ENGL 825A    James Joyce's Ulysses             Rice     TTH 11-12:15   Hu 312
An intensive reading/study of James Joyce's work through, and with chief concentration on, Ulysses.  This course will also survey the applications of various critical methodologies for analysis of Ulysses.  

ENGL 843B  Trailing Clouds:Recent American Immigrant Writing   Cowart    TTH 9:30-10:45   Hu 308
We've heard a good deal from first-generation writers such as Maxine Hong Kingston, Amy Tan, Oscar Hijuelos, Richard Rodriguez, Paule Marshall, Susan Choi, et al.  They frequently chronicle the travail of their own and their parents' generations--battling discrimination, learning English, being split between old world and new world customs and expectations. But what about the literary talents of immigrants who naturalize? Quite a number are making a name for themselves. Like Nabokov, Bellow, and Auden a few decades back, many of these new literary immigrants arrive on these shores already educated or already speaking English. Those who come as children--one thinks of Julia Alvarez--sometimes even remember positive experiences in the American classroom.  Starting with some distinctions between the immigrant and the exile or expatriate, we will take up some of these writers to see if they invite fresh theoretical models of ethnicity and identity (or revisions of old ones). The novels covered will be by contemporary American writers not born in this country or to Americans abroad. There will be some emphasis on books that focus on the American scene, as opposed to the old country. We'll start with a couple of paradigmatic immigrant writers--Nabokov, Bellow, perhaps Kosinsky--before moving on to more contemporary figures. Among the writers/works who might be included:  Nabokov, Pnin; Bellow, Mr. Sammler's Planet; Jerzy Kosinski, Being There; Theresa Hak Kyung Cha, Dictee; Chang-rae Lee, Native Speaker, A Gesture Life; Nora Okja Kim, Comfort Woman; Mylène Dressler, The Deadwood Beetle; Bharati Mukherjee, Jasmine; Edwidge Danticat, Breath, Eyes, Memory; Ursula Hegi, The Vision of Emma Blau; Julia Alvarez, How the Garcia Girls Lost Their Accents; Jamaica Kincaid, Lucy; Cristina Garcia, Dreaming in Cuban; Carlos Bulosan, America Is in the Heart; Junot Díaz, Drown; Lan Cao, Monkey Bridge; Dao Strom, Grass Roof, Tin Roof; Wendy Law-Yone, The Coffin Tree; Suki Kim, The Interpreter; Bapsi Sidhwa, American Brat; Achy Obejas, Days of Awe (2001), Memory Mambo (1996).  Students will be asked to read at least one book a week. They will take turns making class presentations on the novels assigned. One of these presentations will be the basis of a paper to be handed in, revised, handed in again, and eventually submitted to a scholarly journal or proposed collection.  

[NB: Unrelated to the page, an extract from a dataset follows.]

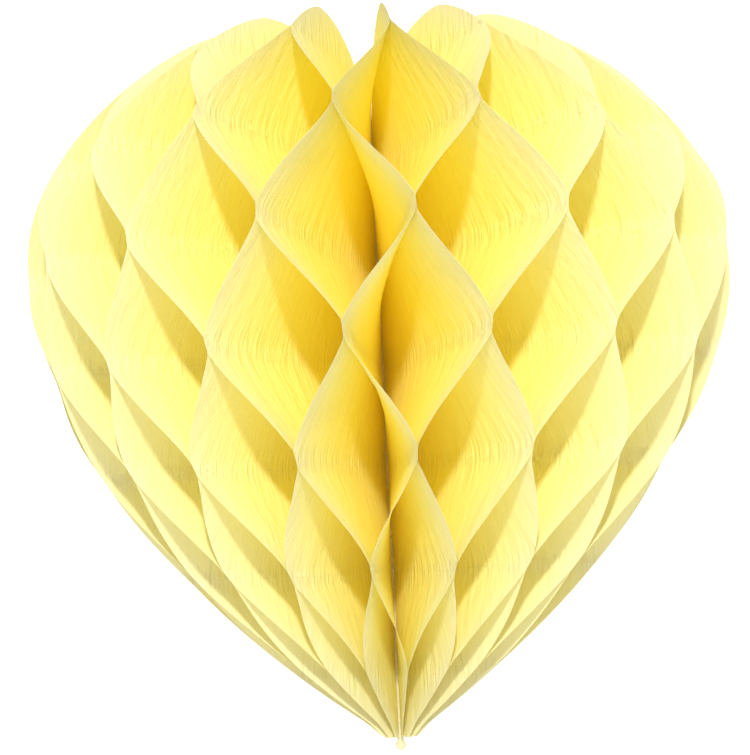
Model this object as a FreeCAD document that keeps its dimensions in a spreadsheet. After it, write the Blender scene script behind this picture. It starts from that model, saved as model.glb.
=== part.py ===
import FreeCAD, Part
import math
import os

# Honeycomb tissue heart, hung by the top of its spine.
# Frame: millimetres, +Z up along the spine, origin at the hanging point on top of
# the spine, the seam between the two cover boards toward +Y. Below, a height
# called a rise is measured upward from the heart's lower tip.

os.makedirs("parts", exist_ok=True)
doc = FreeCAD.newDocument("HoneycombHeart")

SIZES = [
    # the half-heart outline: radius from the spine, rise above the tip
    ("tip_drop", 271, "lower tip below the hanging point"),
    ("tip_slope", 60, "angle between the spine and the outline at the tip, degrees"),
    ("tip_pull", 55, "length of the outline's tangent at the tip"),
    ("girth_radius", 151.6, "greatest radius"),
    ("girth_rise", 209, "rise of the greatest radius"),
    ("girth_pull_down", 93, "tangent length below the greatest radius"),
    ("girth_pull_up", 48, "tangent length above the greatest radius"),
    ("lobe_radius", 62, "radius of the lobe's crest"),
    ("lobe_rise", 302, "rise of the lobe's crest"),
    ("lobe_pull_out", 21, "tangent length outside the crest"),
    ("lobe_pull_in", 32, "tangent length inside the crest"),
    ("dimple_rise", 266, "rise of the spine's upper end"),
    ("dimple_slope", 62, "angle between the outline and level at the dimple, degrees"),
    ("dimple_pull", 18, "tangent length at the dimple"),
    # the tissue leaves
    ("leaf_count", 33, "zigzag leaves round the spine"),
    ("leaf_thick", 0.2, "one leaf with its glue"),
    ("glue_gap", 0.1, "leaf face to the glue plane it is stuck on"),
    ("leaf_start", 2.6, "inner edge of a leaf from the axis"),
    ("glue_flat", 6, "height of one glue line"),
    ("row_pitch", 43, "height from one glue row to the next"),
    ("low_row_rise", 28.7, "rise of the lowest glue row inside the outline"),
    # boards, tabs and spine
    ("board_thick", 0.6, "cover board"),
    ("board_start", 10, "straight edge of a board from the axis"),
    ("seam_gap", 0.3, "board face to board face when the heart is open"),
    ("tab_thick", 0.2, "adhesive tab"),
    ("tab_tall", 14, "height of an adhesive tab"),
    ("tab_long", 60, "length of an adhesive tab outward"),
    ("tab_start", 50, "inner end of the tabs from the axis"),
    ("tab_low_rise", 118, "rise of the lower tab"),
    ("tab_mid_rise", 172, "rise of the middle tab"),
    ("tab_top_rise", 226, "rise of the upper tab"),
    ("cord_radius", 1.5, "spine cord"),
    ("knot_radius", 2.3, "knots at the ends of the spine cord"),
]

dims = doc.addObject("Spreadsheet::Sheet", "dims")
for row, (alias, value, note) in enumerate(SIZES, start=1):
    dims.set(f"A{row}", note)
    dims.set(f"B{row}", str(value))
    dims.setAlias(f"B{row}", alias)
doc.recompute()


def size(alias):
    return float(getattr(dims, alias))




def bind(item, **formulas):
    """Bind properties of a document object to the sheet; __ stands for a dot."""
    for name, formula in formulas.items():
        item.setExpression(name.replace("__", "."), formula)


# ---------------------------------------------------------------- outline
def half_heart_face():
    """Half of a heart in the XZ plane: x is the radius, z the height."""
    drop = size("tip_drop")

    def at(radius, rise):
        return FreeCAD.Vector(radius, 0, rise - drop)

    tip_angle = math.radians(size("tip_slope"))
    dip_angle = math.radians(size("dimple_slope"))
    girth = size("girth_radius")
    girth_rise = size("girth_rise")
    crest = size("lobe_radius")
    crest_rise = size("lobe_rise")
    dip_rise = size("dimple_rise")
    tip_pull = size("tip_pull")
    dip_pull = size("dimple_pull")
    flank = [
        at(0, 0),
        at(tip_pull * math.sin(tip_angle), tip_pull * math.cos(tip_angle)),
        at(girth, girth_rise - size("girth_pull_down")),
        at(girth, girth_rise),
    ]
    shoulder = [
        at(girth, girth_rise),
        at(girth, girth_rise + size("girth_pull_up")),
        at(crest + size("lobe_pull_out"), crest_rise),
        at(crest, crest_rise),
    ]
    dimple = [
        at(crest, crest_rise),
        at(crest - size("lobe_pull_in"), crest_rise),
        at(dip_pull * math.cos(dip_angle), dip_rise + dip_pull * math.sin(dip_angle)),
        at(0, dip_rise),
    ]
    edges = []
    for poles in (flank, shoulder, dimple):
        curve = Part.BezierCurve()
        curve.setPoles(poles)
        edges.append(curve.toShape())
    edges.append(Part.makeLine(at(0, dip_rise), at(0, 0)))
    return Part.Face(Part.Wire(edges))


half_heart = doc.addObject("Part::Feature", "HalfHeart")
half_heart.Shape = half_heart_face()

heart_form = doc.addObject("Part::Revolution", "HeartForm")
heart_form.Source = half_heart
heart_form.Axis = FreeCAD.Vector(0, 0, 1)
heart_form.Base = FreeCAD.Vector(0, 0, 0)
heart_form.Angle = 360
heart_form.Solid = True

# ---------------------------------------------------------------- zigzag leaves
# A leaf keeps to its own sector between two glue planes. It is flat on one
# plane along one glue row and flat on the other plane along the next row.
FIRST_ROW = -1
LAST_ROW = 7


def leaf_section(name, side, rise, gap, start):
    """Level strip of a leaf, flat beside the glue plane on the given side."""
    strip = doc.addObject("Part::Plane", name)
    turn = f"({side} * 180 / dims.leaf_count)"
    if side > 0:
        across = f"(-({gap}) - dims.leaf_thick)"
    else:
        across = f"({gap})"
    bind(
        strip,
        Length=f"dims.girth_radius + 12 - {start}",
        Width="dims.leaf_thick",
        Placement__Base__x=f"{start} * cos({turn} * 1deg) - {across} * sin({turn} * 1deg)",
        Placement__Base__y=f"{start} * sin({turn} * 1deg) + {across} * cos({turn} * 1deg)",
        Placement__Base__z=f"{rise} - dims.tip_drop",
        Placement__Rotation__Angle=turn,
    )
    return strip


def leaf_form(name, first_side, low_gap, high_gap, start):
    """One zigzag leaf about the +X direction, trimmed to the half heart.

    first_side is the plane met on even rows; low_gap and high_gap are the
    distances kept from the plane below and above the leaf in azimuth.
    """
    sections = []
    for row in range(FIRST_ROW, LAST_ROW + 1):
        side = first_side if row % 2 == 0 else -first_side
        gap = high_gap if side > 0 else low_gap
        for end in (-0.5, 0.5):
            rise = f"(dims.low_row_rise + {row} * dims.row_pitch + {end} * dims.glue_flat)"
            sections.append(leaf_section(f"{name}Row{len(sections)}", side, rise, gap, start))
    sheet = doc.addObject("Part::Loft", f"{name}Sheet")
    sheet.Sections = sections
    sheet.Ruled = True
    sheet.Solid = True
    trimmed = doc.addObject("Part::Common", name)
    trimmed.Base = sheet
    trimmed.Tool = heart_form
    return trimmed


SEAM_HALF = "(dims.seam_gap / 2 + dims.board_thick + dims.leaf_thick + 2 * dims.glue_gap)"
odd_form = leaf_form("OddLeaf", 1, "dims.glue_gap", "dims.glue_gap", "dims.leaf_start")
even_form = leaf_form("EvenLeaf", -1, "dims.glue_gap", "dims.glue_gap", "dims.leaf_start")
first_form = leaf_form("FirstLeaf", 1, SEAM_HALF, "dims.glue_gap", "dims.board_start")
last_form = leaf_form("LastLeaf", 1, "dims.glue_gap", SEAM_HALF, "dims.board_start")
doc.recompute()

nodes = []


def node(item, label):
    """Name a finished sub-part for its file."""
    item.Label = label
    nodes.append(item)
    return item


leaf_total = int(size("leaf_count"))
for number in range(1, leaf_total + 1):
    if number == 1:
        form = first_form
    elif number == leaf_total:
        form = last_form
    elif number % 2 == 1:
        form = odd_form
    else:
        form = even_form
    leaf = doc.addObject("Part::Feature", f"Leaf{number}")
    leaf.Shape = form.Shape.copy()
    leaf.Placement = FreeCAD.Placement()
    bind(leaf, Placement__Rotation__Angle=f"90 + ({number} - 0.5) * 360 / dims.leaf_count")
    node(leaf, f"tissue_leaf_{number:02d}")


# ---------------------------------------------------------------- boards and cover leaves
def seam_sheet(name, label, offset, thick):
    """Half heart standing on the seam plane, offset sideways, cut clear of the spine."""
    blank = doc.addObject("Part::Extrusion", f"{name}Blank")
    blank.Base = half_heart
    blank.DirMode = "Custom"
    blank.Dir = FreeCAD.Vector(0, 1, 0)
    blank.Solid = True
    bind(blank, LengthFwd=thick)
    bind(blank, Placement__Base__y=offset)
    relief = doc.addObject("Part::Box", f"{name}Relief")
    bind(
        relief,
        Length="2 * dims.board_start",
        Width="10",
        Height="dims.lobe_rise + 20",
        Placement__Base__x="-dims.board_start",
        Placement__Base__y="-5",
        Placement__Base__z="-dims.tip_drop - 10",
    )
    cut = doc.addObject("Part::Cut", f"{name}Cut")
    cut.Base = blank
    cut.Tool = relief
    doc.recompute()
    piece = doc.addObject("Part::Feature", name)
    piece.Shape = cut.Shape.copy()
    piece.Placement = FreeCAD.Placement(FreeCAD.Vector(), FreeCAD.Rotation(FreeCAD.Vector(0, 0, 1), 90))
    return node(piece, label)


BOARD_IN = "dims.seam_gap / 2"
COVER_IN = "(dims.seam_gap / 2 + dims.board_thick + dims.glue_gap)"
seam_sheet("BoardA", "cover_board_a", BOARD_IN, "dims.board_thick")
seam_sheet("BoardB", "cover_board_b", f"-{BOARD_IN} - dims.board_thick", "dims.board_thick")
seam_sheet("CoverA", "cover_leaf_a", COVER_IN, "dims.leaf_thick")
seam_sheet("CoverB", "cover_leaf_b", f"-{COVER_IN} - dims.leaf_thick", "dims.leaf_thick")

# ---------------------------------------------------------------- adhesive tabs
for place in ("low", "mid", "top"):
    tab = doc.addObject("Part::Box", f"Tab_{place}")
    bind(
        tab,
        Length="dims.tab_thick",
        Width="dims.tab_long",
        Height="dims.tab_tall",
        Placement__Base__x="-dims.tab_thick / 2",
        Placement__Base__y="dims.tab_start",
        Placement__Base__z=f"dims.tab_{place}_rise - dims.tip_drop",
    )
    node(tab, f"adhesive_tab_{place}")

# ---------------------------------------------------------------- spine cord
strand = doc.addObject("Part::Cylinder", "Strand")
bind(
    strand,
    Radius="dims.cord_radius",
    Height="dims.tip_drop - dims.knot_radius",
    Placement__Base__z="-dims.tip_drop",
)
upper_knot = doc.addObject("Part::Sphere", "UpperKnot")
bind(upper_knot, Radius="dims.knot_radius", Placement__Base__z="-dims.knot_radius")
lower_knot = doc.addObject("Part::Sphere", "LowerKnot")
bind(lower_knot, Radius="dims.knot_radius", Placement__Base__z="-dims.tip_drop - dims.knot_radius / 2")
knots = doc.addObject("Part::Fuse", "SpineAndUpperKnot")
knots.Base = strand
knots.Tool = upper_knot
spine = doc.addObject("Part::Fuse", "SpineCord")
spine.Base = knots
spine.Tool = lower_knot
node(spine, "spine_cord")

# ---------------------------------------------------------------- checks and files
doc.recompute()
for item in doc.Objects:
    if "Invalid" in item.State or "Error" in item.State:
        raise RuntimeError(f"{item.Name} failed: {item.State}")
for item in nodes:
    if item.Shape.isNull() or not item.Shape.isValid():
        raise RuntimeError(f"{item.Label} has no valid shape")
    item.Shape.exportStep(f"parts/{item.Label}.step")
    print(item.Label, len(item.Shape.Solids), round(item.Shape.Volume, 2))
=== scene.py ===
import math

import bpy
import numpy as np
from mathutils import Matrix, Vector


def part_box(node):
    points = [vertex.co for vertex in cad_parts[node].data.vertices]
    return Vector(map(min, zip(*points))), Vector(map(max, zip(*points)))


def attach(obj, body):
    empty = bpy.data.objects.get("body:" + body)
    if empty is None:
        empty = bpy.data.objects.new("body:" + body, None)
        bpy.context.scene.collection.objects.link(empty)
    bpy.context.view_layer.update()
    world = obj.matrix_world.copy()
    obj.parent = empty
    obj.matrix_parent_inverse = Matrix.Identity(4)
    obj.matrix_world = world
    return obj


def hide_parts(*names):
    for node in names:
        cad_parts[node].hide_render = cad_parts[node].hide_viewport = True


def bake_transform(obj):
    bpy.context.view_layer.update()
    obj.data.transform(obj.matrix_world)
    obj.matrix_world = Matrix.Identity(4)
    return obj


bl_info = {
    "name": "Honeycomb Tissue Heart",
    "version": (1, 0, 0),
    "blender": (4, 5, 0),
    "location": "View3D > Sidebar > Heart",
    "description": "Builds a hanging honeycomb heart of glued tissue leaves on its packed frame",
    "category": "Object",
}

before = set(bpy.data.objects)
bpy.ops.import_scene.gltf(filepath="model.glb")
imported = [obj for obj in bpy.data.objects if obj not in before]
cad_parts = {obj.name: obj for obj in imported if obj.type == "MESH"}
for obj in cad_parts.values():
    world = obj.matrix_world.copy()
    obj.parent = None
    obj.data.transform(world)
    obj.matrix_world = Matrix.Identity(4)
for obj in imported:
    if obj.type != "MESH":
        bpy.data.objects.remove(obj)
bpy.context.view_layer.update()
LEAVES = sorted(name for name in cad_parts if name.startswith("tissue_leaf_"))
SECTOR = 2 * math.pi / len(LEAVES)
SPINE_LOW, SPINE_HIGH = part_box("spine_cord")

BANDS = 6  # bands in a leaf, one for each row interval
FLAT_SHARE = 0.065  # part of a row interval, at each end, that lies flat on the glue line
CUT_ABOVE_TIP = 0.0012  # width of a leaf where it is cut off above the tip
CUT_BELOW_CREST = 0.0001  # how far a leaf stops short of the crest
BOARD_KEEP = 0.00108  # distance of the end leaves from the seam plane, past board and cover leaf
COVER_OFFSET = 0.00095  # middle of a cover leaf from the seam plane
UV_SCALE = 10  # UV units in a metre of paper
ROWS, END_ROWS = 25, 40  # rows of points in a band, and in the lowest and highest band
COLUMNS = 56  # columns of points in a leaf
ROW_RIM, COLUMN_RIM = 0.0025, 0.0015  # place of the extra row and column inside a sheet's rim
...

ENGL 846C   Faulkner & His Successors      Butterworth   TTH 2-3:15   Hu 312
An intensive study of five major Southern fiction writers. We will read and examine four of Faulkner's most important novels, O'Connor's two novels and two collections of short stories, Ellison's Invisible Man, Styron's four novels, and Percy's The Moviegoer.  Through collateral reading and class reports we will also examine some of the most important scholarship on these authors.